__YOUR OBJECTIVE__: Print the lines beginning with the one that contains "SHOCK_X = -870.0" and ending with the one that contains "NODES[node].hide_render = NODES[node].hide_viewport", exactly, both included, and no other lines.

__DATA SHOWN__:
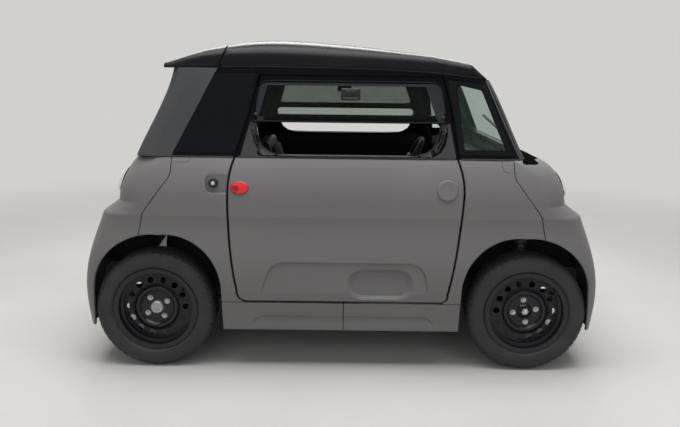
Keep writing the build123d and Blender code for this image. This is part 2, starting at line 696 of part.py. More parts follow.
wall_half = TYRE_WIDTH / 2
tread = mirrored_profile((
    (BEAD_OUT, BEAD_RADIUS), (BEAD_OUT, RIM_RADIUS + 1), (BEAD_OUT + 8, RIM_RADIUS + 6), (wall_half, 232),
    (wall_half - 3.5, 256), (wall_half - 19.5, 274), (wall_half - 52.5, TYRE_RADIUS)))
carcass = mirrored_profile(((BEAD_IN, BEAD_RADIUS), (BEAD_IN, 190), (BEAD_IN + 16, 232), (BEAD_IN + 8, 258)))
tyre = wheel_profile(tread + carcass[::-1])
rim_seat = BEAD_RADIUS - FIT
rim_out, rim_in, disc_y = WHEEL_Y + 65, WHEEL_Y - 65, WHEEL_Y + DISC_OUT
rim_barrel = wheel_profile((
    (rim_in, RIM_RADIUS), (rim_in + 4, RIM_RADIUS), (rim_in + 4, rim_seat), (WHEEL_Y - 26, 174),
    (WHEEL_Y - 18, 163), (WHEEL_Y + 26, 163), (WHEEL_Y + 34, 174), (rim_out - 4, rim_seat),
    (rim_out - 4, RIM_RADIUS), (rim_out, RIM_RADIUS), (rim_out, 173), (WHEEL_Y + 38, 170), (WHEEL_Y + 30, 158),
    (WHEEL_Y - 22, 158), (WHEEL_Y - 30, 170), (rim_in, 173)))
rim_disc = wheel_profile((
    (disc_y, 30), (disc_y, 76), (disc_y + 10, 84), (disc_y + 10, 96), (disc_y + 1, 106), (disc_y - 3, 116),
    (disc_y - 7, 150), (disc_y - 7, 160), (disc_y - 11, 160), (disc_y - 11, 148), (disc_y - 7, 114),
    (disc_y - 3, 104), (disc_y + 6, 95), (disc_y + 6, 85), (disc_y - 4, 75), (disc_y - 4, 30)))
with BuildPart() as rim:
    add(rim_barrel)
    add(rim_disc)
    with BuildSketch(Plane.XZ.offset(disc_y - 30)):
        with PolarLocations(HOLE_CIRCLE, HOLES):
            Circle(HOLE_RADIUS)
    extrude(amount=60, mode=Mode.SUBTRACT)


def wheel_place(shape, x, left):
    piece = shape.rotate(Axis.Z, 180) if left else shape
    return piece.moved(Location((x, 0, TYRE_RADIUS)))


WHEELS = (("front_right", AXLE, False), ("front_left", AXLE, True),
          ("rear_right", -AXLE, False), ("rear_left", -AXLE, True))
for name, x, left in WHEELS:
    save(wheel_place(tyre, x, left), f"{name}_tyre")
    save(wheel_place(rim.part, x, left), f"{name}_rim")

# ---- knuckles, front arms and rear axle ----
HUB_FACE = disc_y - 4 - FIT
HUB_RADIUS = 68.0
BRAKE_RADIUS = 95.0
BEAM = 30.0
ARM_TOP = TYRE_RADIUS - 104.0
ARM_LOW = ARM_TOP - 16.0
hub = wheel_profile(((HUB_FACE, 0), (HUB_FACE, HUB_RADIUS), (HUB_FACE - 6, HUB_RADIUS), (HUB_FACE - 6, BRAKE_RADIUS),
                     (HUB_FACE - 14, BRAKE_RADIUS), (HUB_FACE - 14, 50), (KINGPIN_Y - 30, 42), (KINGPIN_Y - 30, 0)))
upright = joined(wheel_place(hub, AXLE, False), rod(kingpin, BALL_SEAT, 120, 18),
                 rod(kingpin, 60, 300, STRUT_RADIUS), rod(kingpin, 300, 360, BOOT_RADIUS),
                 rod(kingpin, 360, STRUT_TOP, STRUT_PIN))
upright = cut(upright, rod(kingpin, BALL_SEAT - 10, BALL_TOP + FIT, BALL_RADIUS + FIT))
save(upright, "front_right_knuckle")
save(left_of(upright), "front_left_knuckle")
ball_y = KINGPIN_Y + (TYRE_RADIUS - ARM_TOP) * KINGPIN_LEAN / 57.3
front_arm = joined(
    box_between((AXLE - 20, -ball_y, ARM_LOW), (AXLE + 20, -RAIL_OUT - FIT, ARM_TOP)),
    box_between((AXLE - 110, -330, ARM_LOW), (AXLE + 110, -RAIL_OUT - FIT, ARM_TOP)),
    rod(kingpin, BALL_SEAT - 22, BALL_SEAT - FIT, 16), rod(kingpin, BALL_SEAT - 22, BALL_TOP, BALL_RADIUS))
save(both_sides(front_arm), "front_suspension")
rear_hub = wheel_profile((
    (HUB_FACE, 0), (HUB_FACE, HUB_RADIUS), (HUB_FACE - 8, HUB_RADIUS), (HUB_FACE - 8, 100), (HUB_FACE - 50, 100),
    (HUB_FACE - 50, BEAM), (0, BEAM), (0, 0)))
rear_arm = box_between((-AXLE - 30, -335, TYRE_RADIUS - 25), (-ARM_PIVOT, -ARM_IN, TYRE_RADIUS + 25))
save(joined(wheel_place(rear_hub, -AXLE, False), wheel_place(rear_hub, -AXLE, True), both_sides(rear_arm)),
     "rear_axle")
SHOCK_X = -870.0
SHOCK_Y = 430.0
shock = rod(Plane.XY.move(Location((SHOCK_X, -SHOCK_Y, 0))), TYRE_RADIUS + BEAM + FIT, 700, STRUT_RADIUS)
shock = kept(shock, rear_of(side_solid(arch_face(LINER_OFFSET - FIT), LINER_INNER_Y)))
save(both_sides(shock), "rear_shocks")
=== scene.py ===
import bpy, bmesh, math
from mathutils import Matrix, Vector
from mathutils.bvhtree import BVHTree


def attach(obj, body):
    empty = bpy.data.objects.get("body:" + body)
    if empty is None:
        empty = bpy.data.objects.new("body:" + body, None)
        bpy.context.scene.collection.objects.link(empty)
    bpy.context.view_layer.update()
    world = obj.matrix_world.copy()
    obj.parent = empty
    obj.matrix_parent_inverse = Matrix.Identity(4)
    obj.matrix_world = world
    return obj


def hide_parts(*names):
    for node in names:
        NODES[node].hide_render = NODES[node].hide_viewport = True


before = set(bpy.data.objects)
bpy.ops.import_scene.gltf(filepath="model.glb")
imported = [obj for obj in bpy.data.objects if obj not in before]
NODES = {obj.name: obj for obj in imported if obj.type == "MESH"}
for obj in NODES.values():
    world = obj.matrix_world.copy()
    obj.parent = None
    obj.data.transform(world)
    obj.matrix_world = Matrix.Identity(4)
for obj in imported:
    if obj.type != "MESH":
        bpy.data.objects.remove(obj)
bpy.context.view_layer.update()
AXLE, RIDE = 0.864, 0.2785          # the axles' distance from the middle, and their height
WHEEL_MID = 0.575                   # a wheel's middle plane from the car's
DOOR_TURN_X = 0.02                 # the left door is the right one after half a turn at this x
BELT_Z = 0.9915                     # above it the doors are window frames
DOOR_INSIDE_Y = 0.668
PRINT_BLACK = (0.0025, 0.0028, 0.004)
CORNER_ROUND = 0.012                # rounding of a printed border's corners


def move(x, y=0.0, z=0.0):
    return Matrix.Translation((x, y, z))


def turn(degrees, axis):
    return Matrix.Rotation(math.radians(degrees), 4, axis)


HALF_TURN = move(DOOR_TURN_X) @ turn(180, "Z") @ move(-DOOR_TURN_X)
FLIP_Y = Matrix.Scale(-1, 4, (0, 1, 0))


# ---------- materials ----------
def made(tree, kind, inputs=(), **settings):
    # a shader node; its inputs, by place or by name, are linked to a socket or set to a value
    node = tree.nodes.new("ShaderNode" + kind)
    for key, value in settings.items():
        setattr(node, key, value)
    for key, value in inputs.items() if isinstance(inputs, dict) else enumerate(inputs):
        if isinstance(value, bpy.types.NodeSocket):
            tree.links.new(value, node.inputs[key])
        else:
            node.inputs[key].default_value = value
    return node


def math_of(tree, operation, *inputs):
    return made(tree, "Math", inputs, operation=operation).outputs[0]


def mixed(tree, share, first, second, output="Material Output"):
    # the tree's surface: first where share is 0, second where it is 1
    blend = made(tree, "MixShader", (share, first, second))
    tree.links.new(blend.outputs[0], tree.nodes[output].inputs["Surface"])
    return blend


def coordinates(tree):
    return made(tree, "SeparateXYZ", (made(tree, "TexCoord").outputs["Object"],)).outputs


def material(name, color, rough=0.5, metal=0.0, grain=0.0, grain_size=600.0, tint=0.06, cloud=3.0, coat=0.0,
             stretch=(1, 1, 1), wear=0.0, specular=0.5, soft=0.0):
    # broad noise varies colour and roughness, fine noise is the grain, and wear lightens the edges
    m = bpy.data.materials.new(name)
    m.use_nodes = True
    t = m.node_tree
    surface = t.nodes["Principled BSDF"].inputs
    where = made(t, "Mapping", {"Vector": made(t, "TexCoord").outputs["Object"], "Scale": stretch}).outputs[0]
    broad = made(t, "TexNoise", {"Vector": where, "Scale": cloud, "Detail": 5}).outputs[0]
    ramp = made(t, "ValToRGB", (broad,))
    for stop, place, share in zip(ramp.color_ramp.elements, (0.3, 0.7), (1 - tint, 1 + tint)):
        stop.position = place
        stop.color = (*[min(1, c * share) for c in color], 1)
    shade = ramp.outputs[0]
    if wear:
        edges = made(t, "NewGeometry").outputs["Pointiness"]
        worn = made(t, "MapRange", {"Value": edges, "From Min": 0.51, "From Max": 0.62, "To Max": wear})
        paler = (*[min(1, c * 1.6 + 0.03) for c in color], 1)
        blend = made(t, "Mix", {"Factor": worn.outputs[0], "A": shade, "B": paler}, data_type="RGBA")
        shade = blend.outputs["Result"]
    t.links.new(shade, surface["Base Color"])
    low, high = max(0.02, rough - 0.07), min(1, rough + 0.07)
    span = made(t, "MapRange", {"Value": broad, "To Min": low, "To Max": high})
    t.links.new(span.outputs[0], surface["Roughness"])
    if grain:
        fine = made(t, "TexNoise", {"Vector": where, "Scale": grain_size, "Detail": 3}).outputs[0]
        relief = {"Height": fine, "Strength": grain, "Distance": 0.0006}
        if soft:
            relief["Normal"] = made(t, "Bevel", {"Radius": soft}, samples=6).outputs[0]
        t.links.new(made(t, "Bump", relief).outputs[0], surface["Normal"])
    for key, value in (("Metallic", metal), ("Coat Weight", coat), ("Coat Roughness", 0.12), ("IOR", 1.45),
                       ("Specular IOR Level", specular)):
        surface[key].default_value = value
    return m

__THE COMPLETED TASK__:
SHOCK_X = -870.0
SHOCK_Y = 430.0
shock = rod(Plane.XY.move(Location((SHOCK_X, -SHOCK_Y, 0))), TYRE_RADIUS + BEAM + FIT, 700, STRUT_RADIUS)
shock = kept(shock, rear_of(side_solid(arch_face(LINER_OFFSET - FIT), LINER_INNER_Y)))
save(both_sides(shock), "rear_shocks")
=== scene.py ===
import bpy, bmesh, math
from mathutils import Matrix, Vector
from mathutils.bvhtree import BVHTree


def attach(obj, body):
    empty = bpy.data.objects.get("body:" + body)
    if empty is None:
        empty = bpy.data.objects.new("body:" + body, None)
        bpy.context.scene.collection.objects.link(empty)
    bpy.context.view_layer.update()
    world = obj.matrix_world.copy()
    obj.parent = empty
    obj.matrix_parent_inverse = Matrix.Identity(4)
    obj.matrix_world = world
    return obj


def hide_parts(*names):
    for node in names:
        NODES[node].hide_render = NODES[node].hide_viewport = True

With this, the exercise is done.